# Zahlung an Web/Wab-Billing aus der Schweiz von Monatlich € 5,00 über mein Mobilfunk.



## dorfkirche (29 Juni 2011)

Hallöchen, seit zwei Monaten muß ich € 5,00 für Leistungen von ZONG S:A. über meine Mobilfunkrechnung zahlen und ich weis nicht, wie ich dazu gekommen bin.
Wie komme ich da wieder raus ???
Wolfgang


----------



## Heiko (30 Juni 2011)

Worum gehts denn da konkret?


----------



## Reducal (30 Juni 2011)

dorfkirche schrieb:


> ZONG


Schau mal hier: http://www.zong.com/mobile-payments/find-us, womöglich kennst du oder einer deiner Liebsten eines der Projekte (ich sage nur Habbotaler!), die über Zong gebucht werden.
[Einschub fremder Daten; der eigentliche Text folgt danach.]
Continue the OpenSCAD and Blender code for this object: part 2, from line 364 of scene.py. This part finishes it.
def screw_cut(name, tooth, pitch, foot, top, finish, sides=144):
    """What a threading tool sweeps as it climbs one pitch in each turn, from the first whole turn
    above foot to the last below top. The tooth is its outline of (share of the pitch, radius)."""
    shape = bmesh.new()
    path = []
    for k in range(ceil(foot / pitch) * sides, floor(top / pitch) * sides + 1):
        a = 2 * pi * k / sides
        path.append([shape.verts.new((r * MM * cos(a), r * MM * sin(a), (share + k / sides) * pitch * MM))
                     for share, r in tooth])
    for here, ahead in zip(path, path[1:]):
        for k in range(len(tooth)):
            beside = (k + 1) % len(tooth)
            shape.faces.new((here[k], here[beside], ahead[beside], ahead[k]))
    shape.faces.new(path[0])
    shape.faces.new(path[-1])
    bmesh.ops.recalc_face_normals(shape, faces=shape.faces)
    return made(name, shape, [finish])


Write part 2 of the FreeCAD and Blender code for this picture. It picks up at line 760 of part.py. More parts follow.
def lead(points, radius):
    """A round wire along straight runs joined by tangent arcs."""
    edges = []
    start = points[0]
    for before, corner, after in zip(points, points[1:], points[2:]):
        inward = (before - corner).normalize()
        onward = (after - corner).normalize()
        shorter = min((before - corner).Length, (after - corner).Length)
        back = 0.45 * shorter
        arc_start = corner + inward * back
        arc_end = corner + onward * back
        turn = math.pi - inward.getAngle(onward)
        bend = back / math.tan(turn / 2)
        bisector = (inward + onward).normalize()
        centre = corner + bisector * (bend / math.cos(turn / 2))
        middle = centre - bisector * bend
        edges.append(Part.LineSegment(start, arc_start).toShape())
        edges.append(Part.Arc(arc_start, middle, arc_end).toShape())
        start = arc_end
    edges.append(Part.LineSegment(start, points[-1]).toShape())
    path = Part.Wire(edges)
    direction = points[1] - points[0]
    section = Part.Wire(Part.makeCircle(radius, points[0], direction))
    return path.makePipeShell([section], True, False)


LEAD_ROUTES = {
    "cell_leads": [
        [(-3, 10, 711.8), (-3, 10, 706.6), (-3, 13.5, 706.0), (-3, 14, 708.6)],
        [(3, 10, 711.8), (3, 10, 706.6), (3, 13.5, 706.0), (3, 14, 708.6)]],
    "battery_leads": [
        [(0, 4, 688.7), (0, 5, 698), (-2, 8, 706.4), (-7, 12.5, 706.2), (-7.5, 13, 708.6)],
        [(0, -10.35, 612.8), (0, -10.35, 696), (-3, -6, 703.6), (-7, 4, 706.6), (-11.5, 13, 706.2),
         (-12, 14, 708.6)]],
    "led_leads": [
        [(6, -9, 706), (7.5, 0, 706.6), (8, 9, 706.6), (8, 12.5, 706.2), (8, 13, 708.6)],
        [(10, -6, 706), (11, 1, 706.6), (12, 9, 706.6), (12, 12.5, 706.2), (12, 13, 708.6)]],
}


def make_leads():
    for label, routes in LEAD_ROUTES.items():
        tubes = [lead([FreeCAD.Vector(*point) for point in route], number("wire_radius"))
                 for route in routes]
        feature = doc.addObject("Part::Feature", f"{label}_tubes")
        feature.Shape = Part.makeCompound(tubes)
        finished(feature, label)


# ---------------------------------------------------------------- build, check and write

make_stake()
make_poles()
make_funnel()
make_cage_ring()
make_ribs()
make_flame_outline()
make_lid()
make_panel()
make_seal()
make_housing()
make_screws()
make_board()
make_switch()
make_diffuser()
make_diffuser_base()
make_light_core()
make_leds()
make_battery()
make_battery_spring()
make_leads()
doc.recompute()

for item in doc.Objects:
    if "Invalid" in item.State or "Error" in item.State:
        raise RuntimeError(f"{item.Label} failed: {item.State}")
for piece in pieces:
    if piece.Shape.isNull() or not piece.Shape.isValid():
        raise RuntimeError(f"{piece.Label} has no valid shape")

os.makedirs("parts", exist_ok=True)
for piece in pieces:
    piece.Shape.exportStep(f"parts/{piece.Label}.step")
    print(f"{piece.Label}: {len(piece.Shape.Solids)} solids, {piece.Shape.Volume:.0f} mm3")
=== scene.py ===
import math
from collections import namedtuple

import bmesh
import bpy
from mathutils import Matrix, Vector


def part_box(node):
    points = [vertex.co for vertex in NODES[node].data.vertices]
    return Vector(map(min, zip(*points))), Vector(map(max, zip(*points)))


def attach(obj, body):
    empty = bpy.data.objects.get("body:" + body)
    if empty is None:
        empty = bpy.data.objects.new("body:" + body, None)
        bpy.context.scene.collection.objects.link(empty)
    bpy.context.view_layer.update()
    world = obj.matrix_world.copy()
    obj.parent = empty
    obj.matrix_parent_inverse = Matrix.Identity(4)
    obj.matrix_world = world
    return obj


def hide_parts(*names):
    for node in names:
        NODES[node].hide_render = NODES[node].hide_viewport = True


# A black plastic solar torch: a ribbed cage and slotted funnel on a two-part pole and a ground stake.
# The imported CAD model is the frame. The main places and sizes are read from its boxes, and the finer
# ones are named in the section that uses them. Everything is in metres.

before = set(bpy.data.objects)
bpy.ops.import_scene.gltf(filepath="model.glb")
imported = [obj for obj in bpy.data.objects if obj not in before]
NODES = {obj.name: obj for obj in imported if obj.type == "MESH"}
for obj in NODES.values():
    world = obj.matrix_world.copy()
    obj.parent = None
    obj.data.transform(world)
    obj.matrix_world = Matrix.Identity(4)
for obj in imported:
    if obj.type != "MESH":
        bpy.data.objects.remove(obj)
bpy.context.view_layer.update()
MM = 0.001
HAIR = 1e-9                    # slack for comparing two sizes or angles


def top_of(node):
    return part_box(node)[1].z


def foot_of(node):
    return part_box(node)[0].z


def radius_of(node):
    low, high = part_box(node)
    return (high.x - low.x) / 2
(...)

Näheres kannst du aber auch per Kontaktformular > HIER < erfahren oder hier:



> Zong
> Flinger Strasse 36
> 40213 Düsseldorf
> 
> ...


Unter Benennung der Mobilfunknummer wird sich der Dienst sicher kündigen lassen. Zong ist ein weltweit agierender Anbieter aus den USA fürs Handypayment. Der deutsche Sitz in Düsseldurf dürfte dabei nur eine Außenstelle der schweizerischen Zong SA aus Genf sein: http://www.webofant.ch/hrdetail.asp?fid=CH17030341034


----------